Good report, hopefully I can make it down next year.


----------



## DBStoots

It was a blast! God is great!


----------



## fishicaltherapist

[smiley=1-thumbsup3.gif] [smiley=y-10.gif] Thanks 4 sharing !!!


----------



## shiprock8

Thanks for the report and pics.


----------



## kbkeys1

Great event! On an absolutely perfect weather day. Loved the bacon-wrapped scallops!


----------



## redjim

Shannon, sure looks like a great time!


----------



## Shadowcast

Great report!


----------



## BCPD199

Sounds like a great time.  Curious, is it open to owners of Gordon Boatworks as well?.  Since Gordon merged with Hell's Bay back in '08, technically it could be considered a HB.  Anybody down there with one?


----------



## nsbsurfer15

Nobody wants us red headed step children there !!! Lol


----------



## grovesnatcher

I believe even the red heads are welcome


----------



## nsbsurfer15

> I believe even the red heads are welcome


I would hope so seeing as how Tom carried the torch and kept the skiffs going while HB was in bankruptcy for a few years.


----------



## permitchaser

I am jealous.
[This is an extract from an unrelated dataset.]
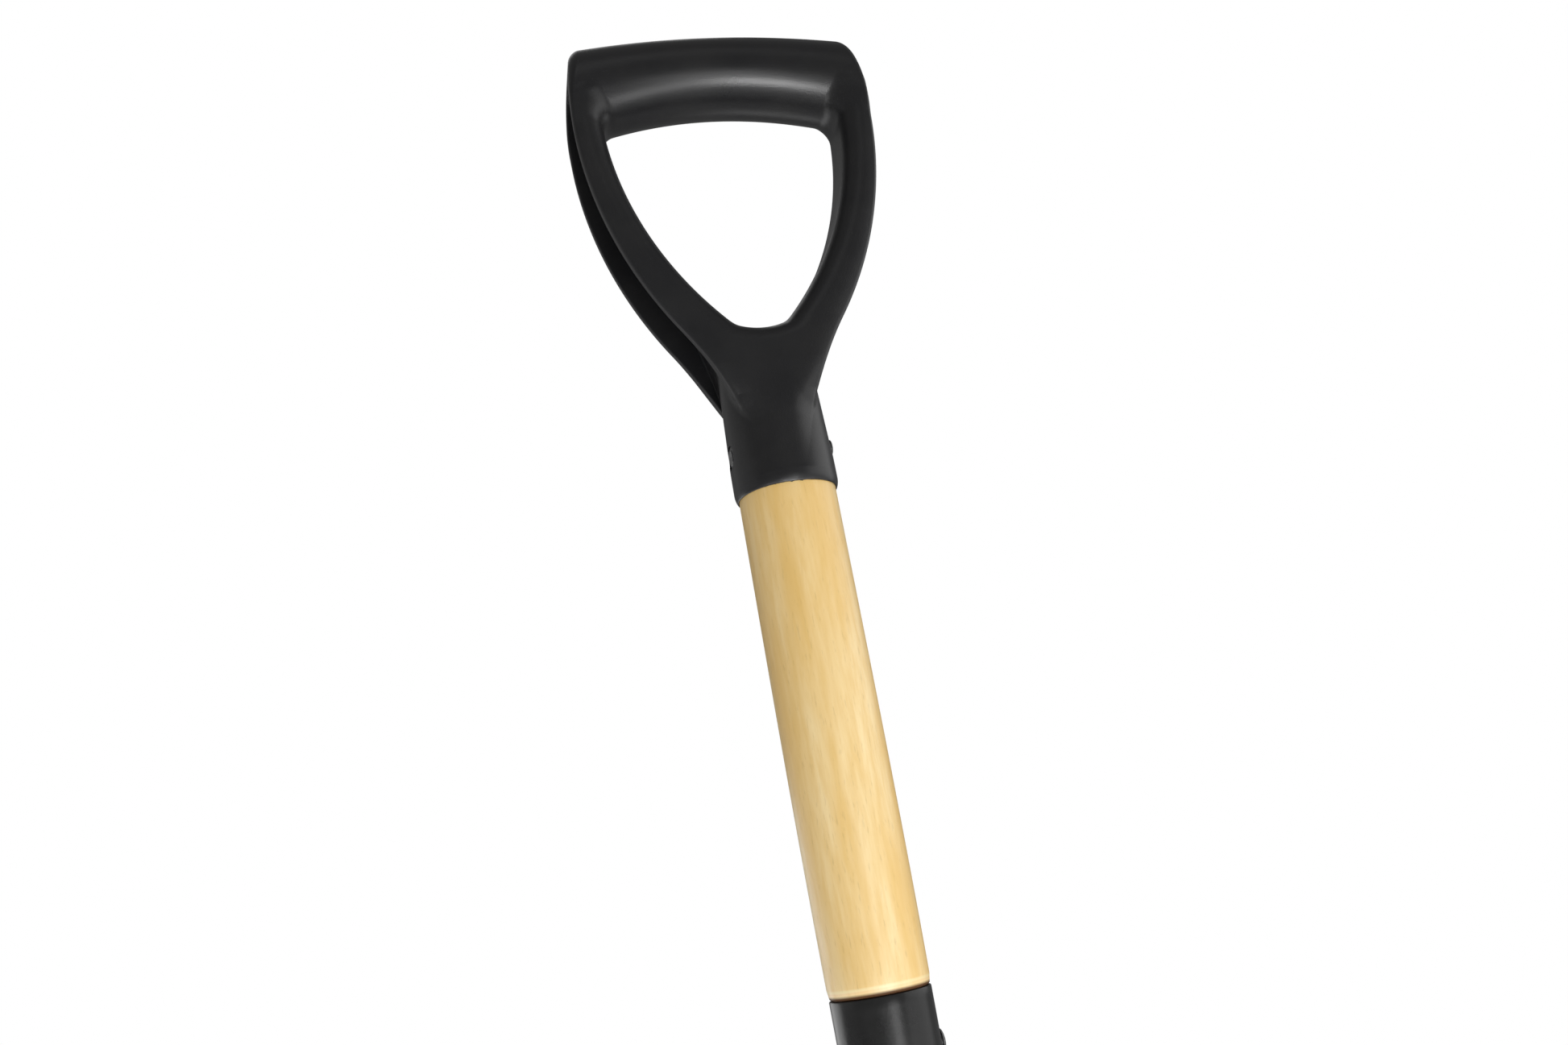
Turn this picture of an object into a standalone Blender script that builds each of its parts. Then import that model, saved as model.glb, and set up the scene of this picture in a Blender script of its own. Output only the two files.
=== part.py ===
"""Garden digging spade: moulded D-handle, turned wooden shaft, tubular socket, blade with treads, rivets.

Units are metres. The shaft axis is the Z axis, the cutting edge lies on z = 0, +Z runs up to the grip,
+X is to the right of someone facing the front of the blade, and the front faces -Y.
"""

import math

import bmesh
import bpy
from mathutils import Vector
from mathutils.geometry import intersect_line_line_2d

GAP = 0.0003                    # clearance left between neighbouring pieces

# Heights on the shaft axis
BLADE_TOP_Z = 0.290
SOCKET_RIM_Z = 0.590
COLLAR_RIM_Z = 0.774

# Moulded D-handle. Heights in this block are measured up from the collar rim.
COLLAR_RIM_R = 0.02015          # radius of the thicker band at the rim
COLLAR_BAND_H = 0.014
COLLAR_BAND_FADE_H = 0.020
COLLAR_R = 0.01985              # half width above the band
COLLAR_TOP = (0.042, 0.0192, 0.0152)        # height, half width and half depth where the dome starts
COLLAR_DOME_H = 0.011
TENON_LENGTH = 0.044
TENON_END_R = 0.0140

NECK_FOOT_H = 0.008             # where the flanges have sunk into the collar
NECK_JOIN_H = 0.0675            # where the neck flare turns into the bow of the arm
NECK_FOOT_HALF_DEPTH = 0.0193
FLANGE_HALF_DEPTH = 0.0144
FLANGE_THICKNESS = 0.0030
BOW_CENTRE = (-0.1084, 0.1633)  # centre of the right arm's outer arc, as (x, height)
BOW_R = 0.1702
FLARE_R = 0.1650
RIM_EDGE_R = 0.0009

WINDOW_CENTRE = (-0.0900, 0.1665)
WINDOW_R = 0.1395
CROTCH_H = 0.0675
CROTCH_R = 0.0262
WINDOW_CORNER_R = 0.0150
WINDOW_TOP_BELOW_GRIP = 0.009   # the opening in the frame ends inside the grip bar, this far below its axis
WINDOW_EDGE_R = 0.0065
WEB_THICKNESS = 0.0038
CHANNEL_FOOT = (0.0160, 0.022)  # lower inner corner of the side channel, as (x, height)
CHANNEL_SHOULDER_H = 0.046
CHANNEL_BEND_H = 0.082
CHANNEL_TOP_H = 0.1665

GRIP_END_X = 0.0610
GRIP_HALF_DEPTH = 0.01757
GRIP_HALF_HEIGHT = 0.01670
GRIP_SWELL = 0.0026             # growth of the half height from the middle to GRIP_ARCH_X
GRIP_EDGE_R = 0.0065
GRIP_CENTRE_H = 0.1804          # at GRIP_ARCH_X from the middle
GRIP_ARCH_RISE = 0.0080
GRIP_ARCH_X = 0.055
GRIP_BACK_BOW = 0.0026

# Wooden shaft
SHAFT_R = 0.01885
SHAFT_MID_R = 0.01900
SHAFT_LOW_R = 0.01825
SHAFT_SHOULDER_R = 0.01775
SHAFT_CHAMFER = 0.0030

# Tubular steel socket, flattened at its foot into a tongue that laps the blade
SOCKET_RIM_R = 0.01820
SOCKET_WALL = 0.0012
SOCKET_ROUND_FOOT_Z = 0.345
SOCKET_ROUND_FOOT_R = 0.0155
SOCKET_BORE_END_Z = 0.340
TONGUE_HALF_WIDTH = 0.0210
TONGUE_THICKNESS = 0.0045
TONGUE_TIP_Z = 0.205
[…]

Still waiting for an Off Shore Flats Boat tournament


----------



## kbkeys1

I have been invited to fish this fun tourney in my Gordon since the first one in 2012. Great event, great people.


----------



## BCPD199

Thanks for the responses. I might have to free up my calendar next year!


----------



## [email protected]

Nice report Shannon, this was my first OT and I really enjoyed it. It was great to meet you and all the other HB folks. I plan on attending the next one in the Lagoon on the 20th - how about you?

Joe


----------



## DBStoots

> Nice report Shannon, this was my first OT and I really enjoyed it.  It was great to meet you and all the other HB folks.  I plan on attending the next one in the Lagoon on the 20th - how about you?
> 
> Joe


Joe, Shannon is coming down next week to fish on Friday with me and then we'll fish the Hook'd for Hope Tournament in Flamingo. Y'all should check out the tournament and join us!


----------



## [email protected]

Dave - give me some details.


----------



## DBStoots

> Dave - give me some details.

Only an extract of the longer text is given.